╭──

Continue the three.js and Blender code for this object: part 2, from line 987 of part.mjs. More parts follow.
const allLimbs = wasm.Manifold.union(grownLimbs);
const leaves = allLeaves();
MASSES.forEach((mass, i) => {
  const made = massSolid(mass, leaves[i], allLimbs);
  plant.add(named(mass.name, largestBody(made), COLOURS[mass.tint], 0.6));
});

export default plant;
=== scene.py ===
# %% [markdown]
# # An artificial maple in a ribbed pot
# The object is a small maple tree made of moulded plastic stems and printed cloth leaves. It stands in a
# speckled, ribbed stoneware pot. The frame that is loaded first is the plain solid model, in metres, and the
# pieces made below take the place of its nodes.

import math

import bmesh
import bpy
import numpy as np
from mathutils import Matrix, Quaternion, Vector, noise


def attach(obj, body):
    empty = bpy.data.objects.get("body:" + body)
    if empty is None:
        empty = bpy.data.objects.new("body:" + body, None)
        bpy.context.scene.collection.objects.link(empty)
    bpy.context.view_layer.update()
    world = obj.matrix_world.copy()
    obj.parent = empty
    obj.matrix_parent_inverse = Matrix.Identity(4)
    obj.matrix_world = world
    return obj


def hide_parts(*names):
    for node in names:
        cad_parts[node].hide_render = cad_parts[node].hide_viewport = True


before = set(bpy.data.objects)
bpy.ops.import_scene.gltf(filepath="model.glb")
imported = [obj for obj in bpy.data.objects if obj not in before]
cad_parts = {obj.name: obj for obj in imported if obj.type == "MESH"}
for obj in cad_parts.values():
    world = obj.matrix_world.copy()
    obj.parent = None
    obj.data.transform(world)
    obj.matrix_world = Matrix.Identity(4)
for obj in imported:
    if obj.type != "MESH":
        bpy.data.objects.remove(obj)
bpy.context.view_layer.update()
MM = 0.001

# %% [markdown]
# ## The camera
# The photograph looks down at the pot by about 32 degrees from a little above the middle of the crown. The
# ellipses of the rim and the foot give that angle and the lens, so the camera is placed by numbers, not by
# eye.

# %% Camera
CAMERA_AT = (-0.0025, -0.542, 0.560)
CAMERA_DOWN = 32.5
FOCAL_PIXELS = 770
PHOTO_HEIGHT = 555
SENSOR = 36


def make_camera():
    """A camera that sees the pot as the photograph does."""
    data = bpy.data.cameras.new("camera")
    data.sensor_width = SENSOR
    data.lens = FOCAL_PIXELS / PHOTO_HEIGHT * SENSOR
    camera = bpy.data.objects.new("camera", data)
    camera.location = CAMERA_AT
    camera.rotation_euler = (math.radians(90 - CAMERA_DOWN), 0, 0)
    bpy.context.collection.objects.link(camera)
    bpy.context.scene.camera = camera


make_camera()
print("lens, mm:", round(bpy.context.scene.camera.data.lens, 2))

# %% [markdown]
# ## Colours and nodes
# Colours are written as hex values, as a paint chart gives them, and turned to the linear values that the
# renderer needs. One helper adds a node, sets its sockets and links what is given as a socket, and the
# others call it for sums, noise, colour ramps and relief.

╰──

• _Request_
Please write out exactly the lines from the start of the data through the line that contains "bpy.data.objects.remove(obj)", both ends included, and nothing else.

• _Solution_
Continue the three.js and Blender code for this object: part 2, from line 987 of part.mjs. More parts follow.
const allLimbs = wasm.Manifold.union(grownLimbs);
const leaves = allLeaves();
MASSES.forEach((mass, i) => {
  const made = massSolid(mass, leaves[i], allLimbs);
  plant.add(named(mass.name, largestBody(made), COLOURS[mass.tint], 0.6));
});

export default plant;
=== scene.py ===
# %% [markdown]
# # An artificial maple in a ribbed pot
# The object is a small maple tree made of moulded plastic stems and printed cloth leaves. It stands in a
# speckled, ribbed stoneware pot. The frame that is loaded first is the plain solid model, in metres, and the
# pieces made below take the place of its nodes.

import math

import bmesh
import bpy
import numpy as np
from mathutils import Matrix, Quaternion, Vector, noise


def attach(obj, body):
    empty = bpy.data.objects.get("body:" + body)
    if empty is None:
        empty = bpy.data.objects.new("body:" + body, None)
        bpy.context.scene.collection.objects.link(empty)
    bpy.context.view_layer.update()
    world = obj.matrix_world.copy()
    obj.parent = empty
    obj.matrix_parent_inverse = Matrix.Identity(4)
    obj.matrix_world = world
    return obj


def hide_parts(*names):
    for node in names:
        cad_parts[node].hide_render = cad_parts[node].hide_viewport = True


before = set(bpy.data.objects)
bpy.ops.import_scene.gltf(filepath="model.glb")
imported = [obj for obj in bpy.data.objects if obj not in before]
cad_parts = {obj.name: obj for obj in imported if obj.type == "MESH"}
for obj in cad_parts.values():
    world = obj.matrix_world.copy()
    obj.parent = None
    obj.data.transform(world)
    obj.matrix_world = Matrix.Identity(4)
for obj in imported:
    if obj.type != "MESH":
        bpy.data.objects.remove(obj)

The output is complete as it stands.